● **Requirements**:
Extract and list every line that contains the word "with".

● **Data listing**:
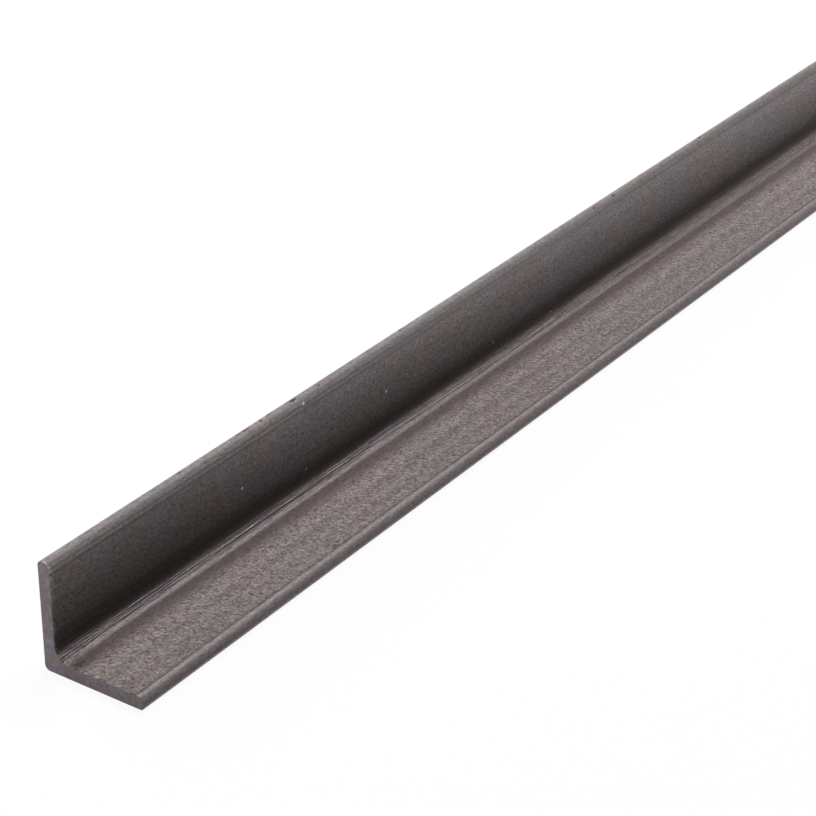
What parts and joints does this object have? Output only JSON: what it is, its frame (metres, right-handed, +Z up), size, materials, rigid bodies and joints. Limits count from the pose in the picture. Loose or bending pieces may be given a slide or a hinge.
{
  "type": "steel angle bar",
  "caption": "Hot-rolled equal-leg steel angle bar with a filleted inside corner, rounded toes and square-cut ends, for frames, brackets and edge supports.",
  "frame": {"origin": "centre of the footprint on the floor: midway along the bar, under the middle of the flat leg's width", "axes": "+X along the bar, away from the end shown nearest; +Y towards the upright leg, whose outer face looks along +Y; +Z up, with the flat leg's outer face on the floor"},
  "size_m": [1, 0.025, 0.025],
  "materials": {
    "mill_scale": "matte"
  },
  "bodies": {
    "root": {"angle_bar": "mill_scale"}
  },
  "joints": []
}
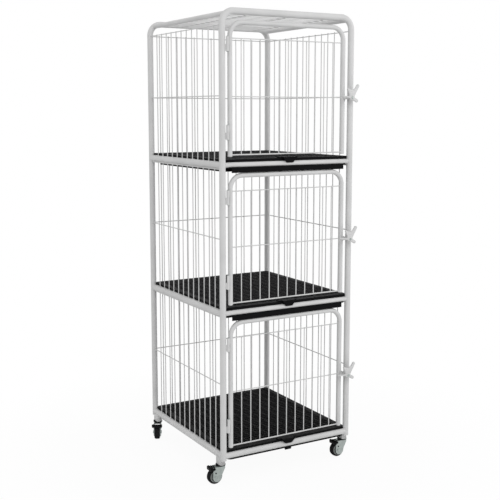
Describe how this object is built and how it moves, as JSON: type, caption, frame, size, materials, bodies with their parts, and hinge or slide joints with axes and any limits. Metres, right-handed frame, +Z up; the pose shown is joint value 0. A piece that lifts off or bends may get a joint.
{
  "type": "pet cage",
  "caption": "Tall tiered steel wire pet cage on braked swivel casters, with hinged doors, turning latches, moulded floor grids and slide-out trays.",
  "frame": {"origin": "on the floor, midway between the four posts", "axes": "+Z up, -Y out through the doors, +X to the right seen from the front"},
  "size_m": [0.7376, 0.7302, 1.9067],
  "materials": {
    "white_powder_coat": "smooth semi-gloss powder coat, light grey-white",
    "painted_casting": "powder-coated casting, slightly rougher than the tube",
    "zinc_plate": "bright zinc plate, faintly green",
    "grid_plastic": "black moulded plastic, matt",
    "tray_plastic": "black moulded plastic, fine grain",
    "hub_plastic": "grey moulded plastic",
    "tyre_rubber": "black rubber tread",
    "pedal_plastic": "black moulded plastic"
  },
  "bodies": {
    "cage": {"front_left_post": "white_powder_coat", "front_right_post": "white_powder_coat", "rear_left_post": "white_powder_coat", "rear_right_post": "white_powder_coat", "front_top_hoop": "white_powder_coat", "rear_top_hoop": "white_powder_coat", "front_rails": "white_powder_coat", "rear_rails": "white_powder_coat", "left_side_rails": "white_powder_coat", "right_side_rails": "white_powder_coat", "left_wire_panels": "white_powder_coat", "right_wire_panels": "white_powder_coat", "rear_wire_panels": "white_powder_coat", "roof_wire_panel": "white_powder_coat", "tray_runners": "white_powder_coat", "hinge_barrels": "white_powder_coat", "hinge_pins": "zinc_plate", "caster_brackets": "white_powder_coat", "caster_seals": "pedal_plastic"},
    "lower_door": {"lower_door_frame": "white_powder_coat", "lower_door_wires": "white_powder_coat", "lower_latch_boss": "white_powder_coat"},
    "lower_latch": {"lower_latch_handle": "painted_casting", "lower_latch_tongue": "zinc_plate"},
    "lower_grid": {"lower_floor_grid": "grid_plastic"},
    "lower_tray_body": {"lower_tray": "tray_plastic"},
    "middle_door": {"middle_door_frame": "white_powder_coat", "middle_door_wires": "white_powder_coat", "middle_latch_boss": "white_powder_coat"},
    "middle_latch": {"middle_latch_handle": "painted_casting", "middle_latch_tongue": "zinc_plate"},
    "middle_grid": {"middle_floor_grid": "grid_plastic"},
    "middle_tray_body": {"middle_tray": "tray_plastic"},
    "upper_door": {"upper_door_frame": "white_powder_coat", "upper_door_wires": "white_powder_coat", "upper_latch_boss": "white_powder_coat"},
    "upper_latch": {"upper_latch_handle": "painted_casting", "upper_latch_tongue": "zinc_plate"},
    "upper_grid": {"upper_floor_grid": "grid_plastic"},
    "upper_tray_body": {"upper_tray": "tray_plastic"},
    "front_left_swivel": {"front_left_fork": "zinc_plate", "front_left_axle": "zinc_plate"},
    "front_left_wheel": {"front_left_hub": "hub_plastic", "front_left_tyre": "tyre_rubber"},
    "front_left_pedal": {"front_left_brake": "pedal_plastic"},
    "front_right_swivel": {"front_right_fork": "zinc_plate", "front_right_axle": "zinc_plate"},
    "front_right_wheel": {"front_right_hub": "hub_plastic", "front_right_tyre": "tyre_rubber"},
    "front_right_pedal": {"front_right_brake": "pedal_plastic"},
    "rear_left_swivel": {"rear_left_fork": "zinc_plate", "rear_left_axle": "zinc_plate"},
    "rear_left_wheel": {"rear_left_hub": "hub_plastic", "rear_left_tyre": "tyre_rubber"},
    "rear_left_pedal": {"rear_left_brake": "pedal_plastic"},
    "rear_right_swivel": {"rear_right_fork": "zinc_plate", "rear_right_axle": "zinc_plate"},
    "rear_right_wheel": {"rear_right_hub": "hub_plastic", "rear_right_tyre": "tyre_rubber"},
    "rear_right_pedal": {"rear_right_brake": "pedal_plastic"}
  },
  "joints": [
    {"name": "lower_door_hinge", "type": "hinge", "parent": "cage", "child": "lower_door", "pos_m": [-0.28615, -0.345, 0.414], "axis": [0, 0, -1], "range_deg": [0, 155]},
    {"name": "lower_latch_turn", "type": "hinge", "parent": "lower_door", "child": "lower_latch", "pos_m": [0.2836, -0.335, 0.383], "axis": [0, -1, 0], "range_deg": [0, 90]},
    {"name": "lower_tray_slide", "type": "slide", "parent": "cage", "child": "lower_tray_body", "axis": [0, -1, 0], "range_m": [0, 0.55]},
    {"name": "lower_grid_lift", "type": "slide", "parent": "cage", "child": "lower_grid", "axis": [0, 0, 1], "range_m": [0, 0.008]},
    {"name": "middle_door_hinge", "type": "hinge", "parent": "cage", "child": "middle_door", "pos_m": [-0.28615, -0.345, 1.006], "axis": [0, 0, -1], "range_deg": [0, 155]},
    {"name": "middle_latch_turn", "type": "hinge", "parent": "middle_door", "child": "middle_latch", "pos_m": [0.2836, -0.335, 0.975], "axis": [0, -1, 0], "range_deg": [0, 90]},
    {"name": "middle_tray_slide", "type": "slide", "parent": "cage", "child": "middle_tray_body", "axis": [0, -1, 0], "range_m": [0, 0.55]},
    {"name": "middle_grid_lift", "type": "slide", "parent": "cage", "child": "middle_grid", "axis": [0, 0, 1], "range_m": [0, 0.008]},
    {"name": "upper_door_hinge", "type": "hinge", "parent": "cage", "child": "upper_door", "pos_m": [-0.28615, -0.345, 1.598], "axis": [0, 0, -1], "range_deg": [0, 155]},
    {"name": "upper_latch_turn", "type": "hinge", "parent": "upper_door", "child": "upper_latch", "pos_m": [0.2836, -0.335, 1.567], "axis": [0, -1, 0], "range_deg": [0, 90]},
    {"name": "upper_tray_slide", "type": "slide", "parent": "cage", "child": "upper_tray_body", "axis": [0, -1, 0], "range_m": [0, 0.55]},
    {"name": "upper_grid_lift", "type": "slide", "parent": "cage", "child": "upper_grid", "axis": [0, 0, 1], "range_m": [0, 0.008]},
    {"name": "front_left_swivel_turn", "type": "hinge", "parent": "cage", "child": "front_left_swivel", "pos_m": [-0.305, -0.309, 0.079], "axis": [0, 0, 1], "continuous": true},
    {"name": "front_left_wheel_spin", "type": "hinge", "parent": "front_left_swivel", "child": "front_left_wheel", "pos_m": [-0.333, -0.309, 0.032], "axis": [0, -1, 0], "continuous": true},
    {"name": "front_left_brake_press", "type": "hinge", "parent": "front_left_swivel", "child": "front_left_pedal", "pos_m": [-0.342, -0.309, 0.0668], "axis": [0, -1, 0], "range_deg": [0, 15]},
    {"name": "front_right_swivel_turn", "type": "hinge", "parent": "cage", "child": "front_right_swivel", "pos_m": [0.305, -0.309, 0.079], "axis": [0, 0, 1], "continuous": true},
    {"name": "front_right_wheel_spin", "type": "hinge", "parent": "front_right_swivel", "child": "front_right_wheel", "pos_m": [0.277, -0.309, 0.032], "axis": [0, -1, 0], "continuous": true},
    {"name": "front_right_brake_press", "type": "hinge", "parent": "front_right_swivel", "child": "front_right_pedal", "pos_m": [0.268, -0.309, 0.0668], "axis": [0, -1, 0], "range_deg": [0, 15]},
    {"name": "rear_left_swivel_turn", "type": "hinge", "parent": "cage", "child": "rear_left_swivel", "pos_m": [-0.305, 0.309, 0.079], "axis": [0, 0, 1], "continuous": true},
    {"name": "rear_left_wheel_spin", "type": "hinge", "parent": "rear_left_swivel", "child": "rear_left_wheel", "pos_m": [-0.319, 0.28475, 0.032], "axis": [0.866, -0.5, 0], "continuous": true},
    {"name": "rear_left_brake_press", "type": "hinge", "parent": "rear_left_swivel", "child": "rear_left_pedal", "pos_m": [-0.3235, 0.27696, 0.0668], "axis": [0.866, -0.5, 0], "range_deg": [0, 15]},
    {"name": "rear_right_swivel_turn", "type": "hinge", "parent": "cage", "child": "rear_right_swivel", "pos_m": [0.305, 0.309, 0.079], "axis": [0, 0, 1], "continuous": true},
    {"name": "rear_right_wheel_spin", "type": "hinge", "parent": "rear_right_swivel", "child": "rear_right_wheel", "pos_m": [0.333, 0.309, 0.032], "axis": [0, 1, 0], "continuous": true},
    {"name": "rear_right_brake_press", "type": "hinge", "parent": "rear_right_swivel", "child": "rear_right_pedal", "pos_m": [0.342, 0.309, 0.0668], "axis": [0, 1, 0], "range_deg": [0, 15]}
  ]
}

● **Output of the task**:
  "caption": "Hot-rolled equal-leg steel angle bar with a filleted inside corner, rounded toes and square-cut ends, for frames, brackets and edge supports.",
  "frame": {"origin": "centre of the footprint on the floor: midway along the bar, under the middle of the flat leg's width", "axes": "+X along the bar, away from the end shown nearest; +Y towards the upright leg, whose outer face looks along +Y; +Z up, with the flat leg's outer face on the floor"},
Describe how this object is built and how it moves, as JSON: type, caption, frame, size, materials, bodies with their parts, and hinge or slide joints with axes and any limits. Metres, right-handed frame, +Z up; the pose shown is joint value 0. A piece that lifts off or bends may get a joint.
  "caption": "Tall tiered steel wire pet cage on braked swivel casters, with hinged doors, turning latches, moulded floor grids and slide-out trays.",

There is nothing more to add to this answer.